Recently published research here in the UK has thrown up yet another problem with taking benzodiazepines – an increased risk of developing pneumonia, and of dying from it. Benzodiazepines are typically prescribed for the treatment of anxiety, panic attacks and insomnia and so are a common way of managing the debilitating effects of stress.

Dr Robert Sanders and his team from University College London analysed the health records of almost 5,000 British patients with a reported diagnosis of pneumonia that had occurred between 2001 and 2002. They then compared these patients with a control group, matched for age and sex that had no history of pneumonia.

Sanders’ team compared the use of benzodiazepines in both groups. The findings indicated that the chronic use of benzodiazepines within the first group was associated with a 54 percent increased risk of developing pneumonia. Further analysis of the data revealed that the risk of dying within a month of being diagnosed with pneumonia was 22 percent higher among people taking benzodiazepines and 32 percent higher within three years after diagnosis.

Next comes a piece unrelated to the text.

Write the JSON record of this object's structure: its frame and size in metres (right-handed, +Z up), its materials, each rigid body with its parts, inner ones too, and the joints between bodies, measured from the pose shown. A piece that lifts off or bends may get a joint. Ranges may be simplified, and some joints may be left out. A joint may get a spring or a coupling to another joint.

Why such a link should exist is not certain, but there is some evidence that benzodiazepines suppress the immune system, which could raise the risk of secondary infections among the critically ill. However, the group of patients in Sanders’ study were not critically ill so perhaps the reason for the link lies elsewhere. One suggestion is that because benzodiazepines are tranquilizers, they suppress the cough reflex, particularly when taken with alcohol. When the cough reflex is suppressed, the risk of developing pneumonia increases.

Although these findings do not prove a causal link between benzodiazepines and an increased risk of pneumonia or death from pneumonia, the evidence is compelling enough to warrant further investigation. This study provides yet more evidence that benzodiazepines should be treated with caution when used as a method of stress management.